Figure 2. Young adult Ash1l^GT/GT mice show profound LT-HSC depletion, as defined phenotypically.

(A) Frequency of E14.5 fetal liver LSK and LT-HSC (CD150⁺CD48^–LSK) cells in wild-type and Ash1l^GT/GT fetuses (wild-type n = 4, Ash1l^GT/GT n = 8 from 2 experiments; mean ± SEM). (B) Flow cytometric analysis showing >5-fold reduced frequency of LT-HSCs in young adult (6- to 12-week-old) Ash1l^GT/GT mice (wild-type n = 6, Ash1l^GT/GT n = 8 from 3 experiments; mean ± SEM ). (C) Reduced CD34^–FLT3^–LSK, but not CD34⁺FLT3^–LSK or CD34⁺FLT3⁺LSK, progenitors in young adult Ash1l^GT/GT mice (n = 4 mice per genotype from 2 experiments; mean ± SEM). (D) Complete blood counts of 24-week-old mice, showing reduced platelets but preserved lymphocytes, neutrophils, and hemoglobin contents (n = 6 mice per genotype; mean ± SEM). (E) BM cellularity and progenitor contents in 24-week-old mice (n = 6 mice per genotype from 3 experiments; mean ± SEM) and 48-week-old mice (n = 3 per genotype from 2 experiments; mean ± SEM). Flow cytometric analysis demonstrates a reduction in LSK progenitors and persistent 5- to 10-fold reduction in LT-HSCs. *P < 0.05, **P < 0.01, ***P < 0.001, t test.

Figure 1. Preserved overall fetal and adult hematopoietic output in Ash1l^GT/GT mice.

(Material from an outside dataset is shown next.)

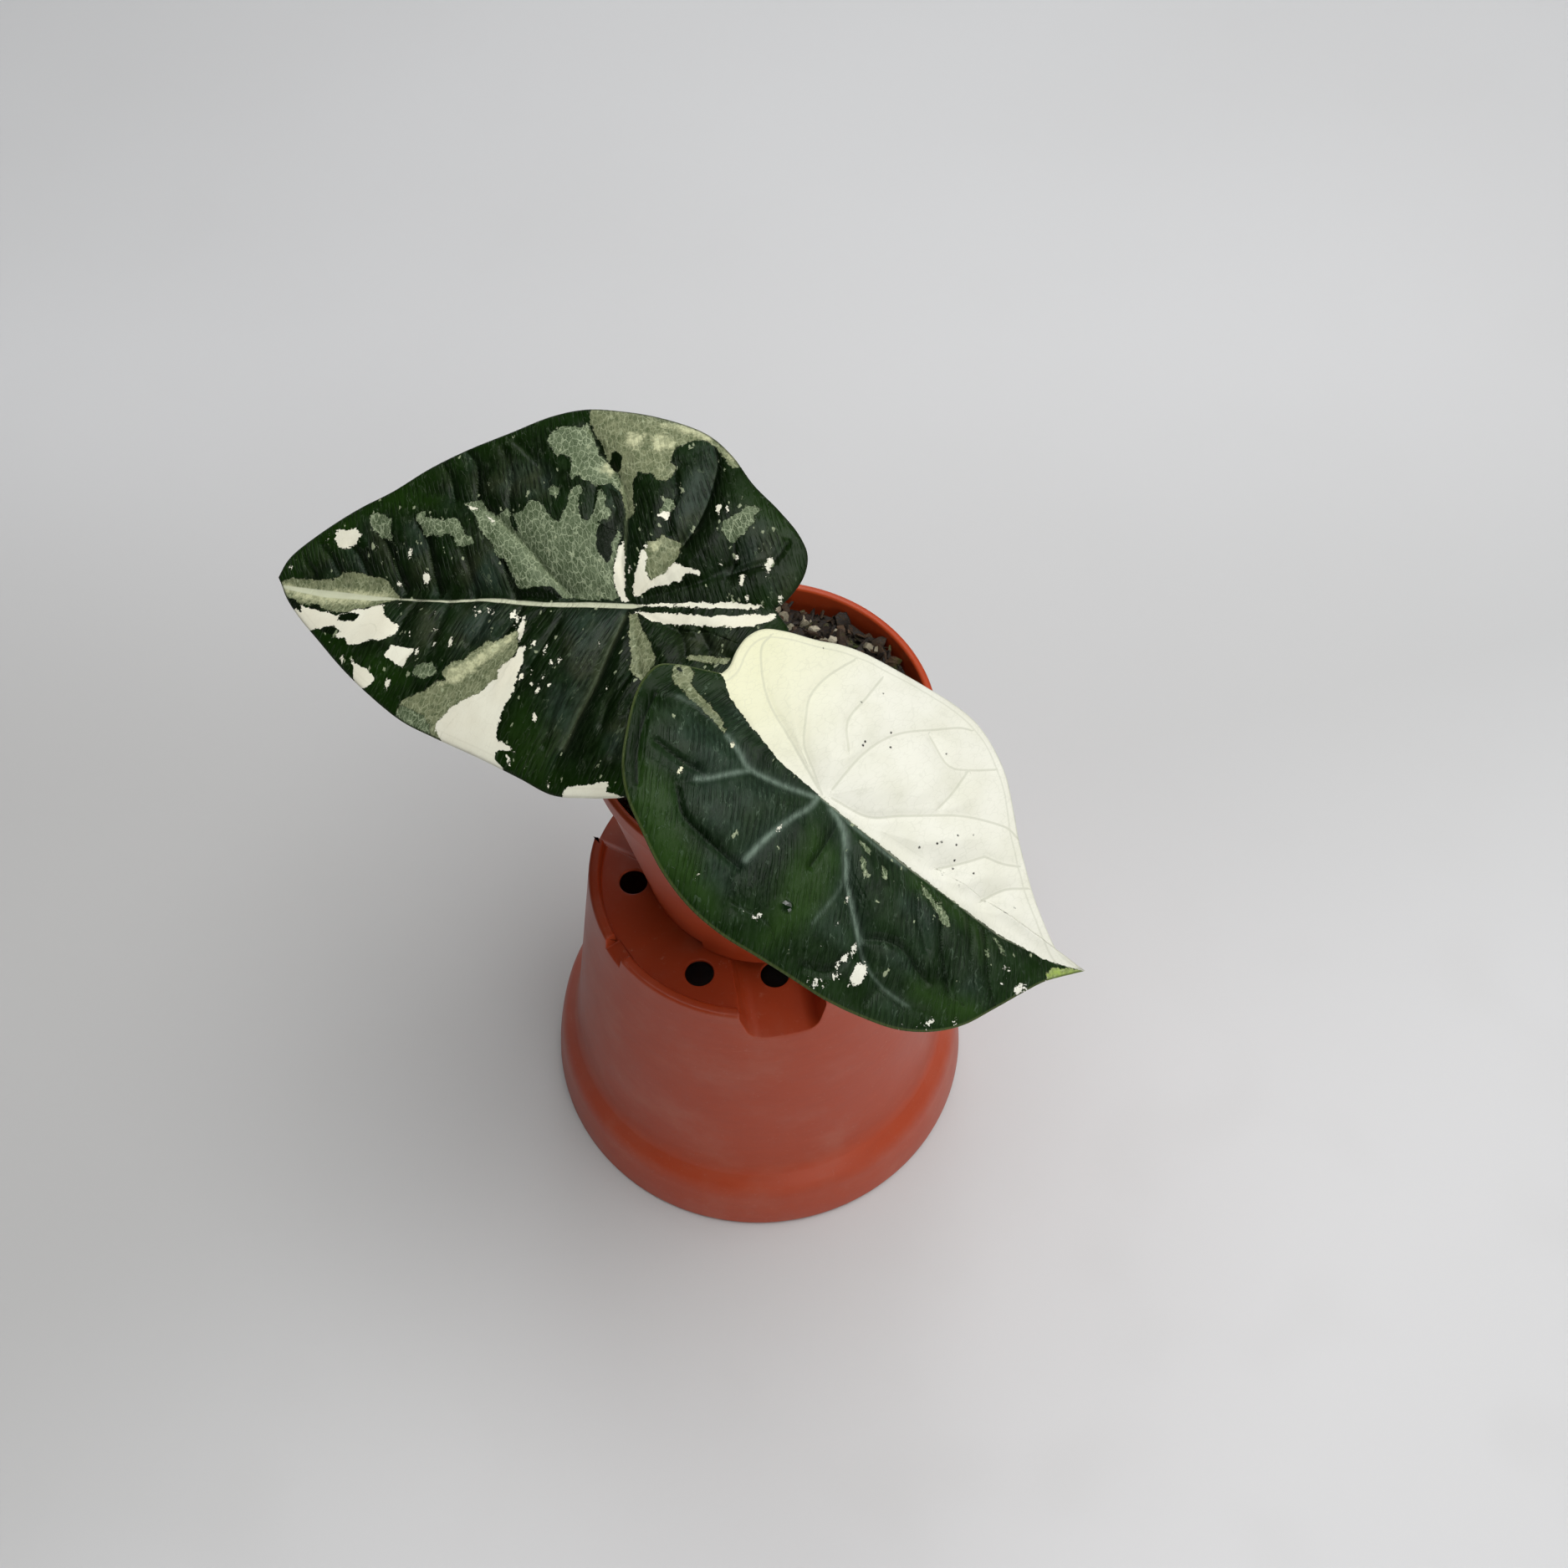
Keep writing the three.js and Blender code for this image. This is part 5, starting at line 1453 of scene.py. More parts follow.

(A) Generation of the Ash1l^GT allele by insertion of a splice-acceptor gene trap cassette into the first Ash1l intron. Homozygosity led to >90% reduction in wild-type transcripts in fetal (E15.5) and adult LSK progenitors, as shown by quantitative RT-PCR (qRT-PCR) with primers amplifying cDNA across the exon 1–2 boundary (mean ± SD). (B) qRT-PCR analysis of Ash1l expression normalized to Hprt1 in selected hematopoietic populations (LT-HSC, LSK CD150⁺CD48^– LT-HSCs; MPP, LSK MPPs; HPC1, LSK CD150^–CD48⁺ hematopoietic progenitor cells; HPC2, LSK CD150⁺CD48⁺ hematopoietic progenitor cells; myeloid, CD11b⁺Gr1⁺ myeloid cells; B cells, B220⁺AA4.1^– B cells; CD4 T cells, TCRβ⁺CD4⁺ cells; CD8 T cells, TCRβ⁺CD8⁺ T cells) (mean ± SD). (C) Cellularity and percentage of myeloid, erythroid, and B lineage cells in E14.5 wild-type and Ash1l^GT/GT (GT) fetal liver (n ≥ 4 per genotype from 2 independent experiments; mean ± SEM). (D) Cellularity and percentage of myeloid, erythroid, and B lineage cells in young adult (6- to 12-week-old) wild-type and Ash1l^GT/GT BM (n ≥ 6 per genotype from >2 independent experiments; mean ± SEM). (E) Myeloid colony formation by wild-type and Ash1l^GT/GT BM in CFU-GM assays (mean ± SEM, representative of 2 experiments). No statistically significant differences by t test.